Almost instantaneously upon arrival, the comments began. Positives ones about how thin I looked, jokes about if they were feeding me enough at Smith, that I should keep up the good work. I began to feel like my body was finally beginning to look like that of the girls in the magazine, like I was finally becoming beautiful, which is when the fear developed.
I began to fear weight gain, fear what would happen if even a pound returned to my body. I began to fanatically track what I ate, scared that eating anything more than an apple for lunch would ruin me. I worked full-time at McDonald's that summer and would spend every mind-numbing moment of my 9-hour shifts, which started at 5:30 a.m., obsessing over what I had eaten that day and what I could allow myself to eat. But being constantly on my feet and working left me painfully hungry and when I slipped and ate something I didn't deem harmless, I felt an overwhelming sense of guilt and shame. I felt the need to fix the mistake I felt I had made. That is when the purging began.
It started as something I did anytime I ate "unhealthy" foods (which to me was almost everything). I would eat the food in a moment of what I viewed as weakness and feel agonizing distress while doing so, until I immediately ran to the bathroom to throw it up. Then a sense of relief would flood over me, a sense of relief that felt so calming and reassuring that felt I was in control and everything would be alright. As time progressed, I began to throw up after every time I ate, savoring the temporary blissful feeling of having righted my wrongs, and eventually I started to throw up when I felt any sort of self-hatred or guilt, anytime I felt I needed to make atonement. It didn’t matter where I was - I threw up during my bathroom breaks at McDonald's, in the bathroom at the gym, and multiple times a day at home while running the faucet to drown out any noise.
By the end of the summer, it had been three months of this behavior tacked onto an equally devastating semester. I was constantly tired and on edge, prone to breaking down crying at the slightest provocation, and spent every moment I was not at work curled up in my bed, lacking the energy to do more than stare blankly at the wall. I was scared of who I had become, where I was going and how I was hurting the people I loved, particularly my sister, who had found out what was going on. So, in a moment of clarity at my annual physical, I told my doctor what was happening. After a long talk, she convinced me to make an appointment with the counselors at my college, who then suggested I work with a therapist in Northampton. Now, two years later with cognitive behavioral therapy and medication, I’ve come a long way.

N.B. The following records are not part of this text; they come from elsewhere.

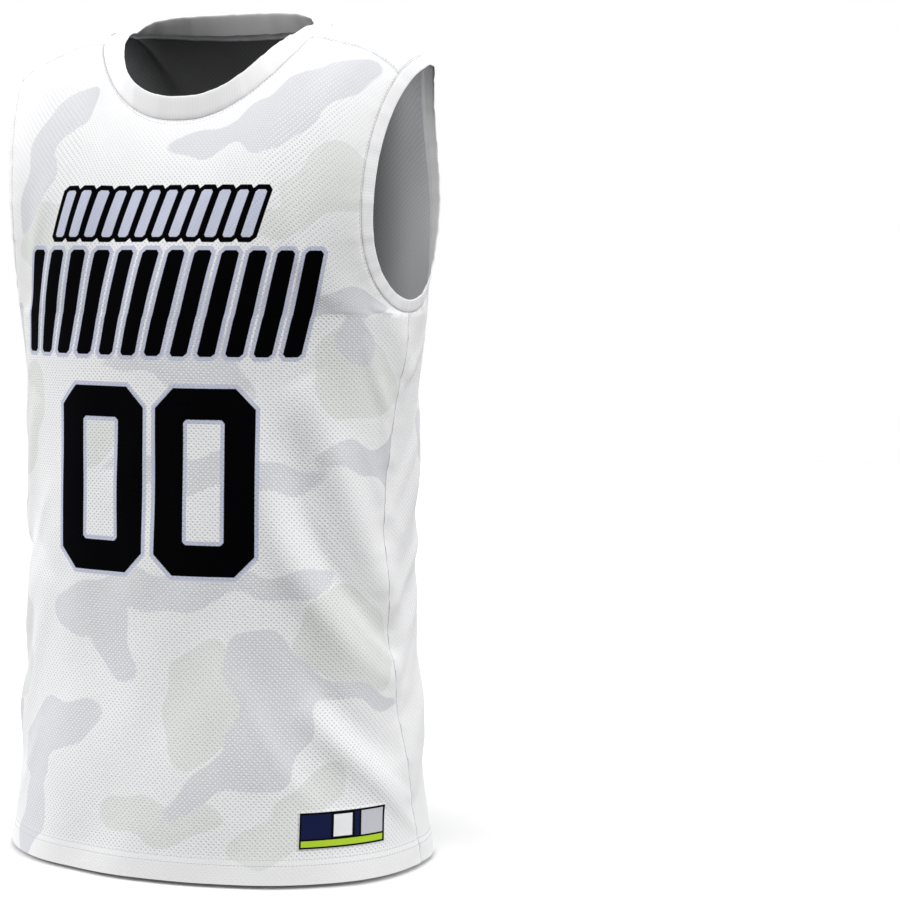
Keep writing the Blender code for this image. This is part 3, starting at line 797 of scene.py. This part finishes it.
def label_wall(name, face, normals, pattern, finish):
    """The hem label, from the points of the front's face that it covers, moved out."""
    across = np.linspace(0, LABEL_WIDTH, LABEL_COLUMNS + 1)
    up = np.linspace(0, LABEL_HEIGHT, LABEL_ROWS + 1)
    lines = (LABEL_TOP_Z - LABEL_HEIGHT + up - HEM_Z) / (UNDERARM_Z - HEM_Z) * BODY_ROWS
    points = []
    for line in lines:
        row, share = int(line), line % 1
        between = [data[row] * (1 - share) + data[row + 1] * share for data in (pattern, face, normals)]
        along = between[0][:, 0]
        points.append(read_off(np.concatenate(between[1:], axis=1), along, LABEL_START + across))
    points = np.array(points)
    face, normals = points[:, :, :3], unit(points[:, :, 3:])
    maps = {"pattern": np.stack(np.meshgrid(across, up), axis=2)}
    inner = face + normals * LABEL_OFF_CLOTH
    return cloth_wall(name, inner, inner + normals * LABEL_WALL, maps, [finish])


def running(ring):
    """The direction that a closed line of points runs in, at each of them."""
    return unit(np.roll(ring, -1, axis=0) - np.roll(ring, 1, axis=0))


def band_wall(name, seam, normals, width, lean, finish):
    """A band standing on a closed seam line, leaning from the cloth's slope, with a rounded free edge."""
    normals = settled(normals, RING_SETTLING, closed=True)
    run = running(seam)
    rise = settled(unit(unit(np.cross(normals, run)) + lean), RING_SETTLING, closed=True)
    out = unit(np.cross(run, rise))
    inner, outer = [], []
    for share, near, far in BAND_PROFILE:
        line = seam + rise * width * share
        turned = min(share / BAND_ROOT, 1)
        thick = unit(normals * (1 - turned) + out * turned)
        inner.append(line + thick * BAND_WALL * near)
        outer.append(line + thick * BAND_WALL * far)
    along = run_along(np.concatenate([seam, seam[:1]]))
    shares = np.array([row[0] for row in BAND_PROFILE]) * width
    pattern = np.stack(np.meshgrid(along, shares, indexing="ij"), axis=2)
    inner, outer = np.stack(inner, axis=1), np.stack(outer, axis=1)
    return cloth_wall(name, inner, outer, {"pattern": pattern}, [finish], ring=True)


def neck_ring(front, back):
    """The neck seam as one ring, anticlockwise from above, with the normals at its points."""
    span = slice(SHOULDER_COLUMNS, COLUMNS - SHOULDER_COLUMNS + 1)
    ahead = [sheet[-1, span] for sheet in front]
    behind = [sheet[-1, span][1:-1] for sheet in back]
    return [np.concatenate(pair) for pair in zip(ahead, behind)]


def neck_lean(ring):
    """The neck band stands up at the front and the back, and lies down over the shoulders."""
    y = ring[:, 1:2] - RIDGE_BACK
    centre = (y / np.where(y < 0, NECK_FRONT, NECK_BACK)) ** 2
    lift = NECK_LIFT_SIDES + (np.where(y < 0, NECK_LIFT_FRONT, NECK_LIFT_BACK) - NECK_LIFT_SIDES) * centre
    return np.array([0, 0, 1]) * lift / (1 - lift)


def armhole_lean(ring, side):
    """The binding bends into its opening at the front and the top, and away from the back."""
    run = running(ring)
    inwards = ring.mean(axis=0) - ring
    inwards = unit(inwards - run * (inwards * run).sum(axis=1, keepdims=True))
    behind = np.clip((ring[:, 1:2] - RIDGE_BACK) / ARMHOLE_BACK + ARMHOLE_TURN_START, 0, 1)
    return inwards * ARMHOLE_TURN_IN * (1 - behind) + np.array([side, 0, 0]) * ARMHOLE_TURN_OUT * behind


def armhole_ring(front, back, side):
    """The armhole seam on one side as one ring, up the front and down the back."""
    here, there = (-1, 0) if side == LEFT else (0, -1)
    ahead = [sheet[BODY_ROWS:, here] for sheet in front]
    behind = [sheet[BODY_ROWS + 1 : -1, there][::-1] for sheet in back]
    seam, normals = [np.concatenate(pair) for pair in zip(ahead, behind)]
    return (seam[::-1], normals[::-1]) if side == LEFT else (seam, normals)


def line_inside(sheet, normals, distance):
    """The line on a sheet at a distance from its first line of points, and the normals along it."""
    both = np.concatenate([sheet, normals], axis=2)[:EDGE_LINES].swapaxes(0, 1)
    runs = run_along(both[:, :, :3], axis=1)
    return np.concatenate([read_off(column, run, [distance]) for column, run in zip(both, runs)])


def from_top(panel, span):
    """A panel's face and normals with their lines from the top edge down, in a span of its columns."""
    return [sheet[::-1, span] for sheet in panel]


def from_armhole(panel, column):
    """A panel's face and normals above the underarm, with their lines from one armhole inwards."""
    step = -1 if column else 1
    return [sheet[BODY_ROWS:, ::step].swapaxes(0, 1) for sheet in panel]


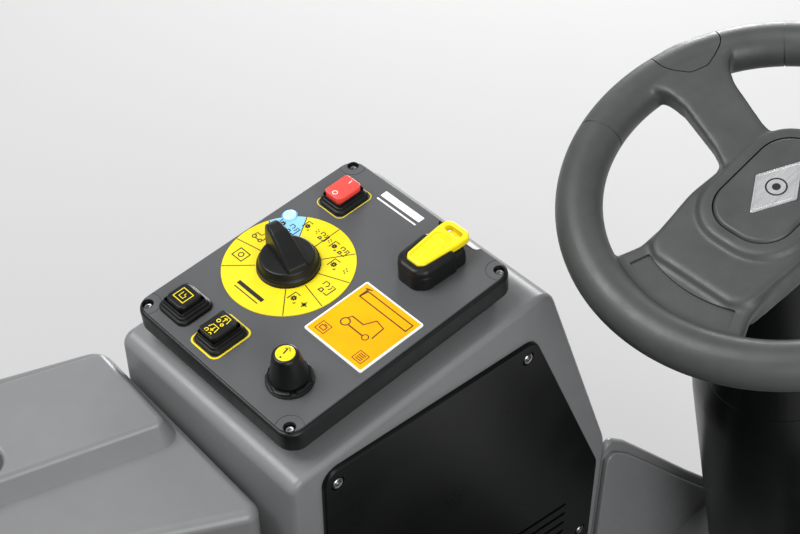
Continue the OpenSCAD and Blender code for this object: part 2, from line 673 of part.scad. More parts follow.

I will forever be glad I spoke to my doctor and I urge anyone reading this article going through any sort of similar experience to do the same. It has been a rough road to recovery, one that has had many hiccups and relapses along the way, but one for which I am so fortunate and grateful. By speaking up and searching out help, I opened the doors to not only getting better, but finding an incredible support system, as well as the help I needed to move forward with my life without bulimia tagging along for the ride. It is my hope that my story will help someone out there realize that they deserve better, that they are a strong and amazing person and that there is no shame in speaking up and asking for help. You are not alone.